## BEGIN
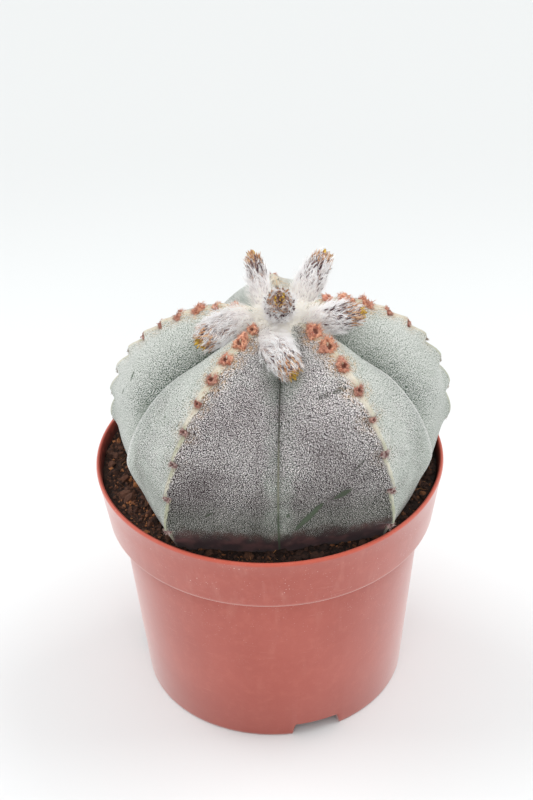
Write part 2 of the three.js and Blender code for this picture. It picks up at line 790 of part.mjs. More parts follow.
addPiece('pot', makePot(), colours.pot, 0.5);
addPiece('soil', largest(makeSoil().subtract(plainRoom)), colours.soil, 0.95);
addPiece('cactus_body', bodySolid, colours.skin, 0.8);
addPiece('crown_wool', woolSolid, colours.wool, 0.95);
buds.forEach((bud, index) => {
  addPiece(`bud_${index + 1}`, budSolids[index], colours.bud, 0.9);
  addPiece(`bud_${index + 1}_petals`, makePetals(bud), colours.petals, 0.6);
});

export default assembly;
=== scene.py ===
import math

import bmesh
import bpy
import numpy as np
from mathutils import Matrix, Vector, noise


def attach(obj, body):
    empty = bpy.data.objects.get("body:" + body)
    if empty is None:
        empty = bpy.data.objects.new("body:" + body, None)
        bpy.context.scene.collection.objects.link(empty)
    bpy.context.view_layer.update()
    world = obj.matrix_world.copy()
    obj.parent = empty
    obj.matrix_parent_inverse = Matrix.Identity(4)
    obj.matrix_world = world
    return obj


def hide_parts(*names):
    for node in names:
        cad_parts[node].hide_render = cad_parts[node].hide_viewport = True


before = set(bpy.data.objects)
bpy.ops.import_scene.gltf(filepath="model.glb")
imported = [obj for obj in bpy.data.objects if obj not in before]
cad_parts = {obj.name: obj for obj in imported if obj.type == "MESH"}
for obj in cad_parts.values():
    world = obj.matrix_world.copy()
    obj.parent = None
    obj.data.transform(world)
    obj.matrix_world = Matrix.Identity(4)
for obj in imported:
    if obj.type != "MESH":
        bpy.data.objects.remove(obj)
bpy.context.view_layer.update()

mm = 0.001
fullTurn = 2 * math.pi
potAxis = np.array([-1.4, 0.0, 0.0])  # where the pot's axis stands, in millimetres


# a method of a wire: one operation on it and another value, in this order or turned round
def operator(operation, turned=False):
    def apply(self, other):
        return self.sum(operation, *((other, self) if turned else (self, other)))

    return apply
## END
* _Exercise task_:
Each line from the line containing "addPiece('pot', makePot(), colours.pot, 0.5);" through the line containing "for node in" is to be transcribed exactly, and no other line.

* _The result_:
addPiece('pot', makePot(), colours.pot, 0.5);
addPiece('soil', largest(makeSoil().subtract(plainRoom)), colours.soil, 0.95);
addPiece('cactus_body', bodySolid, colours.skin, 0.8);
addPiece('crown_wool', woolSolid, colours.wool, 0.95);
buds.forEach((bud, index) => {
  addPiece(`bud_${index + 1}`, budSolids[index], colours.bud, 0.9);
  addPiece(`bud_${index + 1}_petals`, makePetals(bud), colours.petals, 0.6);
});

export default assembly;
=== scene.py ===
import math

import bmesh
import bpy
import numpy as np
from mathutils import Matrix, Vector, noise


def attach(obj, body):
    empty = bpy.data.objects.get("body:" + body)
    if empty is None:
        empty = bpy.data.objects.new("body:" + body, None)
        bpy.context.scene.collection.objects.link(empty)
    bpy.context.view_layer.update()
    world = obj.matrix_world.copy()
    obj.parent = empty
    obj.matrix_parent_inverse = Matrix.Identity(4)
    obj.matrix_world = world
    return obj


def hide_parts(*names):
    for node in names:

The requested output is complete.